Wenders bekam die Möglichkeit, im Vatikan zu drehen. Er nutzte die sehr exklusive Sondererlaubnis, um vier lange Interviews mit Papst Franziskus in diesem Setting zu führen. Da sitzen sie also inmitten des architektonischen Prunks und sprechen über: Armut. Als eines der großen Übel der Welt und als Imitatio Christi, zu der sich dieser Summus Pontifex in Glauben und Amt bekennt. Dann wird einer dieser prachtvollen, in den herrlichsten Farben bezogenen Polsterstühle in eine vatikanische Parkanlage gestellt. Dort spricht man über: Naturschutz. Als Notwendigkeit in Anbetracht der Verheerungen, die der Raubbau auslöst, und als von Gott auferlegte Pflicht zur Bewahrung der Schöpfung. Verstanden: Mit ein wenig Gefühl für Dialektik paßt das alles. Aber was heißt hier Interview? Wenders bedient sich des „Interrotrons“, eine Wundermaschine, die dem Sprecher auch visuell den Status der ersten Person zuweist. Der Papst teilt sich einem Auge in Auge mit, antwortet aber auf den nur für ihn sicht- und hörbaren Fragensteller. Nähe soll das herstellen zu diesem erklärterweise nahbaren Mann. Aber es hat eben auch die Anmutung des Vortrags, der sich Zwischenrufe verbittet.

Nähe ist Programm – in mindestens doppelter Hinsicht. Denn Wenders arbeitet im „mobileren“ Teil seines Films mit Material des Centro Televisivo Vaticano, dem Chronisten und medialen Botschafter des päpstlichen Tuns. Besuche bei Kranken, Geflüchteten, Inhaftierten, Bedrängten und Verelendeten auf allen Kontinenten, die nach den segnenden Händen greifen – solche Aufnahmen stammen aus dieser Quelle. In einigen Fällen nur vermutlich, denn die Provenienz der Bilder gerät in Unordnung. Spätestens wenn man zu überlegen beginnt, welche von ihnen dem Regisseur und welche Vatikan-TV zuzutrauen sind, fällt einem ein, daß es auch für Zugewandtheit und Demut Pathosformeln gibt. Die werden von Künstlern wie Dienstleistern seit jeher gleichermaßen beherrscht. Und spätestens dann kommen einem Begriffe wie „Image-Film“ oder „Sendungskino“ in den Sinn. Sie kommen, um zu bleiben – auch dort, wo Kunstwollen und Autorenschaft unstrittig sind. Dazu gehören stumme, schwarzweiße „Nachstellungen“, gedreht mit antiker Kurbelkamera, die sich in die Erweckungserfahrungen des Franz von Assisi versenken – und damit, sogar ein bißchen schmunzelnd, allerhand apotheotische Werke der filmhistorischen Steinzeit bis hin zum italienischen Neorealismus aufrufen.

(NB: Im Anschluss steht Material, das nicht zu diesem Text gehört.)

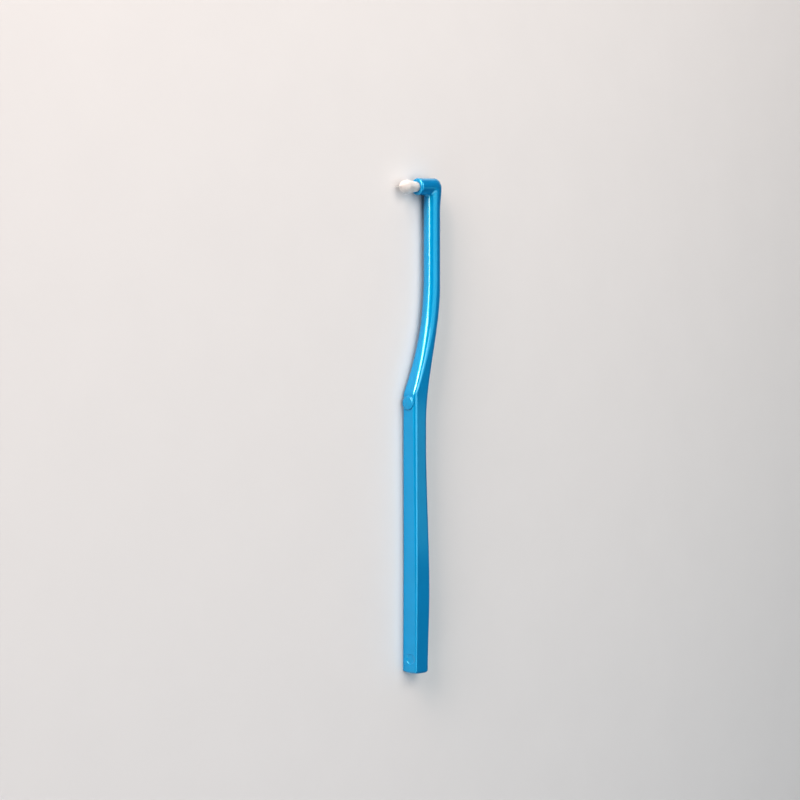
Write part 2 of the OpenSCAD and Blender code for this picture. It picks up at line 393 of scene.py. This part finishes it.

In Filmen von Wim Wenders sitzt man häufiger andächtig. Nicht immer nur aus Bewunderung für den „Auteur“, sondern auch wegen dessen ehrerbietiger Haltung zu den eigenen Sujets. In PAPST FRANZISKUS könnte das wieder passieren. Der Sympathieträger der römisch-katholischen Kirche, dem die Herzen leichter als seinen Amtsvorgängern zufliegen, der aber eben auch säuberlich getrennt von „seiner“ Institution vorgestellt wird, richtet schöne Worte an uns. Weit und breit keiner, der widerspricht.